Decorum? Protocol? It’s gone, mostly.

Harry Reid’s set to play some hardball. If it gets Loretta Lynch confirmed as the next attorney general, well, let him throw the first pitch.


Schumer headed for minority leader role

Harry Reid apparently has anointed Chuck Schumer as his successor as the leader of U.S. Senate Democrats.

Oh, that’s just great!

Reid, D-Nev., announced he won’t seek re-election next year. Schumer, D-N.Y., mounted a quick campaign to succeed Reid. It worked.


It’s not that Schumer is going to be bad for Senate Democrats, or even bad for the country. It’s just that Schumer some years ago inherited a dubious distinction from another senator who decided to retire. The distinction is being identified as part of the “most dangerous place in the world.”

It used to be said of Sen. Phil Gramm, R-Texas, that the “most dangerous place in the world is between Gramm and a television camera.” Gramm left the Senate and handed that unofficial title over to Schumer.

Harry Reid has been called a lot of things; some of them are kind, others are not, depending on who’s saying them. “Camera friendly” isn’t really one of them.

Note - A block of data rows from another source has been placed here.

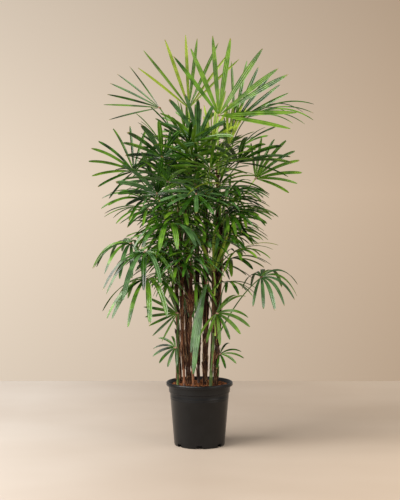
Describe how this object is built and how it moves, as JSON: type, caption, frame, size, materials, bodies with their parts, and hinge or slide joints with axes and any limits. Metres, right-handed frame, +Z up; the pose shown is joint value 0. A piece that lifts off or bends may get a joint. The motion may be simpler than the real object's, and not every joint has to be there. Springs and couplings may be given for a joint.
{
  "type": "potted lady palm",
  "caption": "Indoor lady palm: a clump of upright fibrous canes with fan-shaped fronds of long blunt leaflets, in a round black nursery pot.",
  "frame": {"origin": "middle of the pot's flat underside, on the floor", "axes": "+Z up along the pot's axis, +X to the right side of the plant, -Y to its front"},
  "size_m": [0.8168, 0.6309, 1.4938],
  "materials": {
    "pot_plastic": "satin",
    "potting_mix": "rough",
    "cane_fibre": "rough",
    "leaf_young": "satin",
    "leaf_green": "satin",
    "leaf_old": "satin",
    "leaf_dark": "satin"
  },
  "bodies": {
    "root": {"pot": "pot_plastic", "soil": "potting_mix", "cane_01": "cane_fibre", "cane_02": "cane_fibre", "cane_03": "cane_fibre", "cane_04": "cane_fibre", "cane_05": "cane_fibre", "cane_06": "cane_fibre", "cane_07": "cane_fibre", "cane_08": "cane_fibre", "cane_09": "cane_fibre", "cane_10": "cane_fibre", "cane_11": "cane_fibre", "cane_12": "cane_fibre", "cane_13": "cane_fibre", "frond_top_right": "leaf_young", "frond_top_left": "leaf_young", "frond_top_back": "leaf_young", "frond_right_top": "leaf_green", "frond_left_top": "leaf_green", "frond_crown_front": "leaf_green", "frond_right_upper": "leaf_green", "frond_right_fan": "leaf_green", "frond_right_inner": "leaf_green", "frond_left_upper": "leaf_green", "frond_left_far": "leaf_green", "frond_left_front": "leaf_green", "frond_centre_front": "leaf_green", "frond_left_mid": "leaf_green", "frond_front_hanging": "leaf_old", "frond_right_mid": "leaf_green", "frond_left_low_1": "leaf_old", "frond_left_low_2": "leaf_old", "frond_left_low_3": "leaf_old", "frond_right_low_1": "leaf_green", "frond_right_low_2": "leaf_old", "frond_right_low_3": "leaf_green", "frond_left_small": "leaf_young", "frond_centre_low": "leaf_green", "frond_centre_new": "leaf_young", "frond_centre_hanging": "leaf_old", "frond_left_tuft": "leaf_green", "frond_right_tuft": "leaf_green", "frond_mid_right": "leaf_green", "frond_left_inner": "leaf_green", "frond_right_outer": "leaf_green", "frond_right_side": "leaf_green", "frond_top_new": "leaf_young", "frond_left_edge": "leaf_green", "whorl_02": "leaf_dark", "whorl_03": "leaf_dark", "whorl_04": "leaf_dark", "whorl_05": "leaf_dark", "whorl_06": "leaf_dark", "whorl_07": "leaf_dark", "whorl_09": "leaf_dark", "whorl_10": "leaf_dark", "whorl_11": "leaf_dark", "whorl_12": "leaf_dark", "whorl_13": "leaf_dark"}
  },
  "joints": []
}
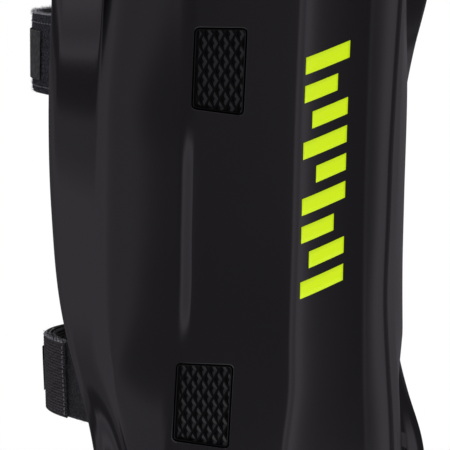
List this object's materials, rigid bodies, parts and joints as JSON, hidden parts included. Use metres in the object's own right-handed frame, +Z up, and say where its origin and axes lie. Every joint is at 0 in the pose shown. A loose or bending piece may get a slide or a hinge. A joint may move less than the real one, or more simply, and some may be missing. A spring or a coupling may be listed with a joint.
{
  "type": "ski shin guard",
  "caption": "Moulded shin guard shell, open at the back, with two patterned inserts in its left flank and straps that pass round the calf.",
  "frame": {"origin": "middle of the base of the whole object's box, on the surface that the guard stands on", "axes": "+Z up from the bottom rim to the knee cup, -Y to the front of the guard, +X to the right in a front view"},
  "size_m": [0.1762, 0.1442, 0.43],
  "materials": {
    "shell_plastic": "satin moulded black polypropylene",
    "insert_rubber": "moulded black rubber with rhombic pockets",
    "webbing": "ribbed black elastic webbing",
    "loop_tape": "fuzzy black loop tape",
    "tab_plastic": "matt dark grey tab",
    "neon_print": "neon yellow print"
  },
  "bodies": {
    "root": {"shell": "shell_plastic", "upper_insert": "insert_rubber", "lower_insert": "insert_rubber", "upper_strap": "webbing", "lower_strap": "webbing", "lower_strap_overlap": "webbing", "upper_strap_tape": "loop_tape", "lower_strap_tape": "loop_tape", "upper_strap_tab": "tab_plastic", "lower_strap_tab": "tab_plastic"}
  },
  "joints": []
}
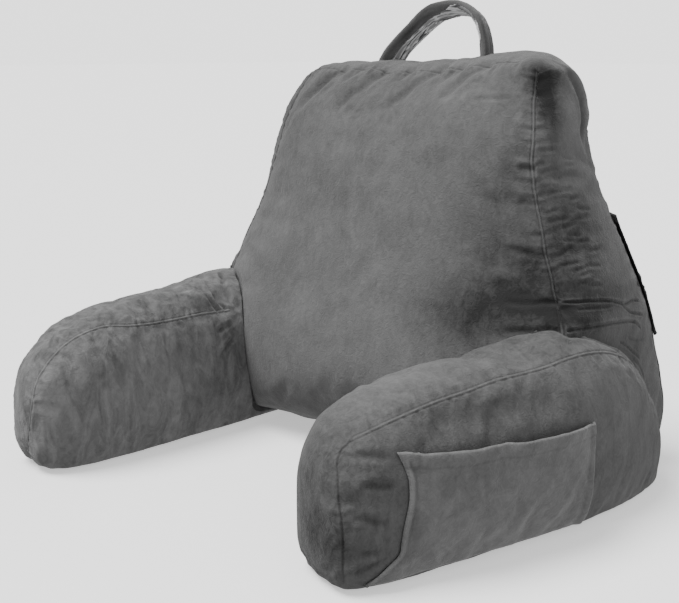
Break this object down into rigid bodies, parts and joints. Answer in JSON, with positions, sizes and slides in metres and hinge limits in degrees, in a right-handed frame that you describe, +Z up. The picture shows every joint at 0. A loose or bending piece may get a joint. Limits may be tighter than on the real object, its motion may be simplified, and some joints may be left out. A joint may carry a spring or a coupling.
{
  "type": "reading pillow",
  "caption": "Plush reading pillow: a raked back cushion with forward arms, a carry handle on its crest, an open side pocket and a back pocket.",
  "frame": {"origin": "middle of the floor area that the pillow covers, at floor level", "axes": "+Z up; -Y the front, where the arms point; +X the arm with the side pocket"},
  "size_m": [0.6678, 0.592, 0.5311],
  "materials": {
    "plush": "short-pile dark grey plush with a soft sheen",
    "mesh_cloth": "black fine mesh cloth"
  },
  "bodies": {
    "root": {"backrest": "plush", "arm_right": "plush", "arm_left": "plush", "handle": "plush", "arm_pocket": "plush", "back_pocket": "mesh_cloth"}
  },
  "joints": []
}
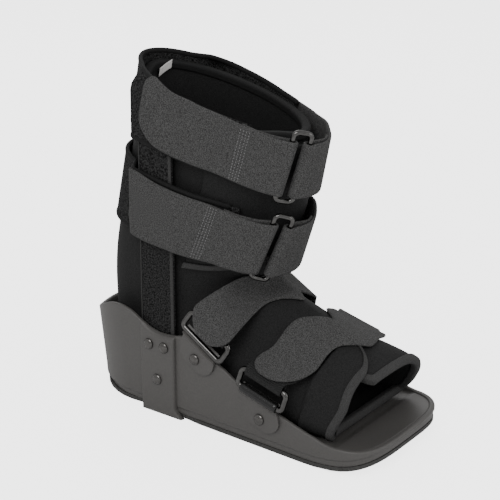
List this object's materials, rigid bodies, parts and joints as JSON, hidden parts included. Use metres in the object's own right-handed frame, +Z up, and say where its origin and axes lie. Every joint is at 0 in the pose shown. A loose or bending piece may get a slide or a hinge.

He speaks quietly and isn’t known to be a media hog. One cannot say that about Schumer, who’s as garrulous as they come.

Once he becomes leader of the Senate Democrats in 2017 — either as minority leader or majority leader, depending on whether Democrats retake control of the Senate in 2016 — he’s going to be everywhere. Probably at once.

Former Republican U.S. Rep. Joe Scarborough said on “Meet the Press” this morning that that he believes Schumer will be a far greater constructive force as Democratic leader than Reid. Scarborough is more of an expert on these matters than a lot of folks. I hope he’s right.

However, we’d better get ready to see a lot of Democratic leader Schumer on our TV screens in the years ahead.